Another reason why Lady Tremaine was jealous towards Ella was because of her beauty as to when she did not allow Ella to attend the ball and had her stepdaughter tear up her dress. Lady Tremaine's hatred for Ella later increased in the movie when she discovered her glass slipper and realized that she disobeyed and danced with the prince. Not wanting her to have a better life, Lady Tremaine locked up Ella as the royal guards came, refusing to let her marry the prince. At first, she believed she prevailed at hiding Ella and was satisfied that she did not allow her to wear the slipper after her daughters failed to do so. However, the royal guards soon discovered Ella upon hearing her singing voice, Lady Tremaine was forced to relinquish her. Lady Tremaine was then left heart broken as Ella tells her that she was never her mother, but offers her forgiveness, before leaving with the prince. Ever since then, Lady Tremaine and her daughters were never heard from again, probably because Lady Tremaine might have been ashamed of herself and left and the Ella was a sign of her misdeeds to her.
This version of Lady Tremaine is significantly more conniving, intelligent, obsessive and borderline psychopathic than her animated counterpart. She actually inflicts open hatred against Cinderella in the film, whilst the original character was far more subtle with her hatred.

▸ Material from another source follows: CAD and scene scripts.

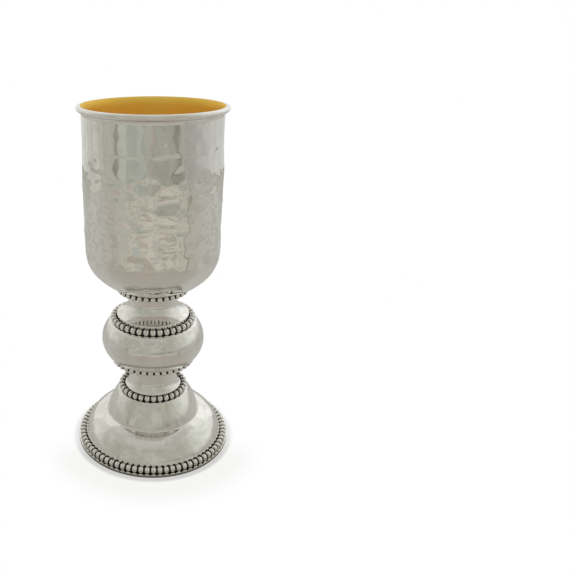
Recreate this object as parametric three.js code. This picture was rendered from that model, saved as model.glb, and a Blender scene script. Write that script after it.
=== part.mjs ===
// A stemmed kiddush cup in silver: a straight-sided hammered bowl with a rolled lip, a round
// knop between two waisted stems, and a two-stepped domed foot. Rings of beaded wire trim the
// joins. Millimetres, +Z up, standing on the plane z = 0 with its axis on Z and its front
// towards -Y.
import * as THREE from "three";
import { mergeVertices } from "three/addons/utils/BufferGeometryUtils.js";

// Heights of the planes where one piece is soldered to the next.
const FLANGE_TOP = 1.25;
const FOOT_TOP = 26.5;
const KNOP_BOTTOM = 45;
const KNOP_TOP = 62.75;
const COLLAR_BOTTOM = 80.25;
const BOWL_BOTTOM = 82;
const HEIGHT = 160;

// Bowl.
const BOWL_RADIUS = 30.25;
const THROAT_RADIUS = 29.8; // just under the lip, where the wall draws in a little
const WALL = 0.95;
const BOWL_CURVE_TOP = 98; // the side is straight above this height
const BOWL_CURVE_DEPTH = 21.6; // of the ellipse that rounds the bowl's underside
const BOWL_CURVE_END = 42; // degrees down that ellipse, where it starts to flatten
const BOWL_FLAT = 15.5;
const LIP_RADIUS = 31.8; // outside
const LIP_WIRE = 1.1; // radius of the rolled edge
const MOUTH_RADIUS = 30.1;

// Foot.
const FLANGE_RADIUS = 37.05;
const FLANGE_INNER = 32.6;
const SKIRT_RADIUS = 33.5; // where the big dome comes down to the flange
const STEP_RADIUS = 22.4; // where the small dome stands on the big one
const STEP_HEIGHT = 14.6;
const SHOULDER_RADIUS = 16.8; // top edge of the small dome

// Knop and stems.
const KNOP_RADIUS = 24;
const KNOP_MIDDLE = 53.7;
const KNOP_CURVE = 16.6; // half height of the ellipse that the knop's side follows
const KNOP_SIDE = 29; // degrees of that ellipse, above and below the middle
const KNOP_SEAT = 19.6; // radius of the flat ends
const NECK_RADIUS = 10.95;
const PLATE_RADIUS = 16.9; // rim of the upper stem's spreading base
const COLLAR_RADIUS = 16.2; // rim of the collar that carries the bowl

// Beaded wire: half-round beads on a flat strip.
const BEAD = 1.45; // radius
const STRIP_HALF_WIDTH = 1.1;
const GAP_WIDTH = 0.45; // of a bead's width, left between two beads
const GAP_HEIGHT = 0.5; // of a bead's height, left between two beads

const SIDES = { bowl: 32, foot: 32, knop: 32, stem: 24 };

const SILVER = { color: 0xc9c8c3, metalness: 1, roughness: 0.16 };
const HAMMERED_SILVER = { color: 0xc4c2bc, metalness: 1, roughness: 0.2 };
const BEADED_SILVER = { color: 0xb5b1a8, metalness: 1, roughness: 0.3 };

const at = (radius, height) => new THREE.Vector2(radius, height);

// Points along an ellipse about (middle, centre), from one angle in degrees to another.
function arc(centre, width, height, from, to, steps, middle = 0) {
  return Array.from({ length: steps + 1 }, (_, i) => {
    const angle = THREE.MathUtils.degToRad(from + ((to - from) * i) / steps);
    return at(middle + width * Math.cos(angle), centre + height * Math.sin(angle));
  });
}

// Points along a curve that leaves its start, and reaches its end, aimed at the corner.
function bend(start, corner, end, steps) {
  return new THREE.QuadraticBezierCurve(start, corner, end).getPoints(steps);
}

// The solid that an outline of radii and heights makes when turned about Z. The outline runs
// up the outside.
function turned(outline, sides) {
  const lathe = new THREE.LatheGeometry(outline, sides);
  lathe.rotateX(Math.PI / 2);
  return welded(lathe);
}

// The same surface with shared vertices merged and the slivers on the axis left out.
function welded(geometry) {
  geometry.deleteAttribute("normal");
  geometry.deleteAttribute("uv");
  const merged = mergeVertices(geometry, 1e-4);
  const corners = merged.index.array;
  const kept = [];
  for (let i = 0; i < corners.length; i += 3) {
    const [a, b, c] = corners.slice(i, i + 3);
    if (a !== b && b !== c && c !== a) kept.push(a, b, c);
  }
  merged.setIndex(kept);
  merged.computeVertexNormals();
  return merged;
}

function piece(name, geometry, finish) {
  const mesh = new THREE.Mesh(geometry, new THREE.MeshStandardMaterial(finish));
  mesh.name = name;
  return mesh;
}

// From the axis along the bowl's flat floor and up its rounded side, outside or inside.
function bowlFloor(radius, depth, floor, flat, steps) {
  const side = arc(BOWL_CURVE_TOP, radius, depth, -BOWL_CURVE_END, 0, steps);
  const tilt = THREE.MathUtils.degToRad(BOWL_CURVE_END);
  const slope = (depth * Math.cos(tilt)) / (radius * Math.sin(tilt));
  const corner = at(side[0].x - (side[0].y - floor) / slope, floor);
  return [at(0, floor), ...bend(at(flat, floor), corner, side[0], 2), ...side.slice(1)];
}

function bowl() {
  const inner = BOWL_RADIUS - WALL;
  const lipMiddle = HEIGHT - LIP_WIRE;
  const outside = [
    ...bowlFloor(BOWL_RADIUS, BOWL_CURVE_DEPTH, BOWL_BOTTOM, BOWL_FLAT, 5),
    at(BOWL_RADIUS, 130),
    at(THROAT_RADIUS, 143),
    at(THROAT_RADIUS, 155.4),
    at(THROAT_RADIUS - 0.2, 156.8),
    ...arc(lipMiddle, LIP_WIRE, LIP_WIRE, -75, 90, 4, LIP_RADIUS - LIP_WIRE),
    at(MOUTH_RADIUS, HEIGHT - 0.3),
  ];
  const inside = [
    ...bowlFloor(inner, BOWL_CURVE_DEPTH - WALL, BOWL_BOTTOM + WALL, BOWL_FLAT, 4),
    at(inner, 130),
    at(THROAT_RADIUS - WALL, 143),
    at(THROAT_RADIUS - WALL, 155.8),
    at(THROAT_RADIUS - 0.5, 158),
  ];
  return turned([...outside, ...inside.reverse()], SIDES.bowl);
}

// The stem above the knop, with the collar that carries the bowl.
function upperStem() {
  const waist = 73.5;
  const rimTop = 66.5;
  return turned(
    [
      at(0, KNOP_TOP),
      at(PLATE_RADIUS, KNOP_TOP),
      at(PLATE_RADIUS, rimTop - 0.6),
      ...bend(at(PLATE_RADIUS - 0.3, rimTop), at(NECK_RADIUS, 69.2), at(NECK_RADIUS, waist), 6),
      ...bend(at(NECK_RADIUS, waist), at(NECK_RADIUS, 77.5), at(13.2, COLLAR_BOTTOM), 3).slice(1),
      at(COLLAR_RADIUS, COLLAR_BOTTOM),
      at(COLLAR_RADIUS, COLLAR_BOTTOM + 0.9),
      at(COLLAR_RADIUS - 1, BOWL_BOTTOM),
      at(0, BOWL_BOTTOM),
    ],
    SIDES.stem,
  );
}

function knop() {
  return turned(
    [
      at(0, KNOP_BOTTOM),
      at(KNOP_SEAT, KNOP_BOTTOM),
      ...arc(KNOP_MIDDLE, KNOP_RADIUS, KNOP_CURVE, -KNOP_SIDE, KNOP_SIDE, 6),
      at(KNOP_SEAT, KNOP_TOP),
      at(0, KNOP_TOP),
    ],
    SIDES.knop,
  );
}

function lowerStem() {
  const waist = 36.75;
  const base = 13.6;
  const baseTop = 28.9;
  const head = 14.8;
  return turned(
    [
      at(0, FOOT_TOP),
      at(base, FOOT_TOP),
      at(base, baseTop - 0.4),
      ...bend(at(base - 0.2, baseTop), at(NECK_RADIUS, 31.1), at(NECK_RADIUS, waist), 5),
      ...bend(at(NECK_RADIUS, waist), at(NECK_RADIUS, 42), at(head - 0.2, 44.4), 3).slice(1),
      at(head, KNOP_BOTTOM),
      at(0, KNOP_BOTTOM),
    ],
    SIDES.stem,
  );
}

// The foot is a shell, open below.
function foot() {
  const outside = [
    at(0, FOOT_TOP),
    at(SHOULDER_RADIUS - 0.5, FOOT_TOP),
    ...bend(
      at(SHOULDER_RADIUS, FOOT_TOP - 0.4),
      at(20.5, 21.6),
      at(STEP_RADIUS - 0.1, STEP_HEIGHT + 0.6),
      3,
    ),
    ...bend(
      at(STEP_RADIUS + 0.6, STEP_HEIGHT - 0.2),
      at(30.8, 12.5),
      at(SKIRT_RADIUS, 4.3),
      6,
    ),
    at(SKIRT_RADIUS, FLANGE_TOP),
    at(FLANGE_RADIUS - 0.3, FLANGE_TOP),
    at(FLANGE_RADIUS, FLANGE_TOP - 0.35),
    at(FLANGE_RADIUS, 0.25),
    at(FLANGE_RADIUS - 0.25, 0),
  ];
  const inside = [
    at(FLANGE_INNER, 0),
    ...bend(at(SKIRT_RADIUS - 1.1, 4), at(30, 11.4), at(STEP_RADIUS, STEP_HEIGHT - 1.2), 3),
    ...bend(
      at(STEP_RADIUS - 1.1, STEP_HEIGHT + 0.2),
      at(19.6, 20.9),
      at(SHOULDER_RADIUS - 1, FOOT_TOP - 1),
      2,
    ),
    at(0, FOOT_TOP - 1),
  ];
  return turned([...outside, ...inside].reverse(), SIDES.foot);
}

// A ring of beads on a flat strip, soldered to the plane z = seat and standing up from it, or
// hanging down from it where down is true. Every second edge of the turned ring is drawn in to
// make the gap between two beads. The ring is turned by a part of a bead.
function beadedRing({ radius, count, seat, down = false, turn = 0 }) {
  const rise = down ? -BEAD : BEAD;
  const section = [
    at(radius - STRIP_HALF_WIDTH, seat),
    at(radius + STRIP_HALF_WIDTH, seat),
    at(radius + BEAD, seat + rise),
    at(radius, seat + 2 * rise),
    at(radius - BEAD, seat + rise),
  ];
  if (down) section.reverse();
  section.push(section[0].clone());
  const lathe = new THREE.LatheGeometry(section, 2 * count, (turn * 2 * Math.PI) / count);
  const place = lathe.attributes.position;
  for (let i = 0; i < place.count; i += 1) {
    const inGap = Math.floor(i / section.length) % 2 === 1;
    const height = place.getY(i) - seat;
    if (!inGap || Math.abs(height) < 1e-6) continue;
    const out = Math.hypot(place.getX(i), place.getZ(i));
    const drawnIn = (radius + (out - radius) * GAP_WIDTH) / out;
    place.setX(i, place.getX(i) * drawnIn);
    place.setZ(i, place.getZ(i) * drawnIn);
    place.setY(i, seat + height * GAP_HEIGHT);
  }
  lathe.rotateX(Math.PI / 2);
  return welded(lathe);
}

const RINGS = {
  bowl_beaded_ring: { radius: 15.3, count: 33, seat: COLLAR_BOTTOM, down: true },
  knop_upper_beaded_ring: { radius: 18.4, count: 38, seat: KNOP_TOP },
  knop_lower_beaded_ring: {
    radius: 18.4,
    count: 39,
    seat: KNOP_BOTTOM,
    down: true,
    turn: -0.35,
  },
  foot_upper_beaded_ring: { radius: 15.15, count: 32, seat: FOOT_TOP, turn: 0.1 },
  foot_rim_beaded_ring: { radius: 35.05, count: 76, seat: FLANGE_TOP, turn: 0.1 },
};

const cup = new THREE.Group();
cup.name = "kiddush_cup";
cup.add(
  piece("bowl", bowl(), HAMMERED_SILVER),
  piece("upper_stem", upperStem(), SILVER),
  piece("knop", knop(), SILVER),
  piece("lower_stem", lowerStem(), SILVER),
  piece("foot", foot(), SILVER),
);
for (const [name, ring] of Object.entries(RINGS)) {
  cup.add(piece(name, beadedRing(ring), BEADED_SILVER));
}

export default cup;
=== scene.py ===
"""A stemmed silver kiddush cup: hammered bowl gilt inside, round knop, stepped domed foot and
rings of beaded wire, on a pale studio floor."""

import math

import bpy
import numpy as np
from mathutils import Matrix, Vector, noise


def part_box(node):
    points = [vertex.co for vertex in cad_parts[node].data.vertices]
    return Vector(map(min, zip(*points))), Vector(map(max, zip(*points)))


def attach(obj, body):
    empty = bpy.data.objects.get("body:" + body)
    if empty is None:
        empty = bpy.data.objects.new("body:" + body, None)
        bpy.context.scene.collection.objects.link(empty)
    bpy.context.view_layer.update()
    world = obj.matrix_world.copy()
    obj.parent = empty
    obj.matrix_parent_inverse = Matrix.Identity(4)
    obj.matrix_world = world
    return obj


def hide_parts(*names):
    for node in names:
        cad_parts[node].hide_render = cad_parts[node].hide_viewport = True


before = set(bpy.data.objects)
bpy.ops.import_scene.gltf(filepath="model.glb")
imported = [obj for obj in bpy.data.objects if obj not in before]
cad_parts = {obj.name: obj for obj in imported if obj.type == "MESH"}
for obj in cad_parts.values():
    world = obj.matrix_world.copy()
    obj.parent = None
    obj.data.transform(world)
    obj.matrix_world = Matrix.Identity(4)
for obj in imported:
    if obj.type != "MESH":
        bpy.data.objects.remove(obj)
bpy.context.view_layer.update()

# ---------------------------------------------------------------- measures, in metres
MM = 0.001
ON_AXIS = 1e-7

FOOT_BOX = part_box("foot")
KNOP_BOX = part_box("knop")
BOWL_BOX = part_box("bowl")

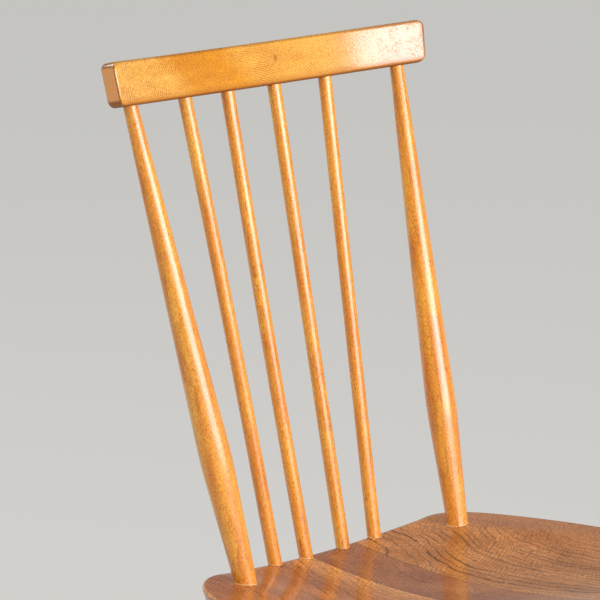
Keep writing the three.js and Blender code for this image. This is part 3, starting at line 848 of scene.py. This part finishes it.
nail_top = glide_thickness + nail_length
glide_profile = [
    (glide_edge * (1 - math.cos(a)), glide_radius - glide_edge * (1 - math.sin(a)))
    for a in np.linspace(0, math.pi / 2, glide_steps)
] + [
    (glide_thickness - glide_arris, glide_radius), (glide_thickness, glide_radius - glide_arris),
    (glide_thickness, nail_radius), (nail_top - nail_taper, nail_radius), (nail_top, nail_point),
]
for (end, side), (leg, top, foot) in legs.items():
    glide = turn_profile("glide_%s_%s_moulded" % (end, side), foot, glide_profile)
    low = foot - Vector((saw_reach, saw_reach, saw_depth))
    high = foot + Vector((saw_reach, saw_reach, 0))
    bore = turn_profile("bore", foot, [(bore_start, bore_radius), (nail_top, bore_radius)], bore_sides)
    carve(leg, [box_block("floor_cut", low, high), bore])
    mark_grain(leg, top, rod_axes(top, foot), next_cut())
    finish_piece(leg, rod_wood, "leg_%s_%s" % (end, side))
    finish_piece(glide, nylon, "glide_%s_%s" % (end, side))

# Seat boards: three boards of ash, edge-glued front to back. The blank gets its sockets and is then
# parted at its two glue lines, so that each board is a piece of its own.
left_seam, right_seam = -0.020, 0.040

# Beside the right-hand post the lines go round a knot, and are smudged in front of it. Each has its place
# in metres, and its reach across and lengthwise in millimetres.
(knot_shift, knot_scale), (smudge_shift, smudge_scale) = (
    ((-x * 1000 / width, -y * 1000 / length, 0), (1000 / width, 1000 / length, 0))
    for x, y, width, length in ((0.124, back_line - 0.068, 15, 20), (0.129, back_line - 0.097, 11, 9))
)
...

Unlike her original counterpart, however, this version of Lady Tremaine is easily more tragic, as it's heavily implied that she actually loved both her first husband and Ella's father, falling into depression and becoming evil once she became a widow for second time, whereas her original counterpart was never seen regretting her second husband's death (aside that there are hints that she may have killed him, while the live-action version definitely had nothing to do with his death).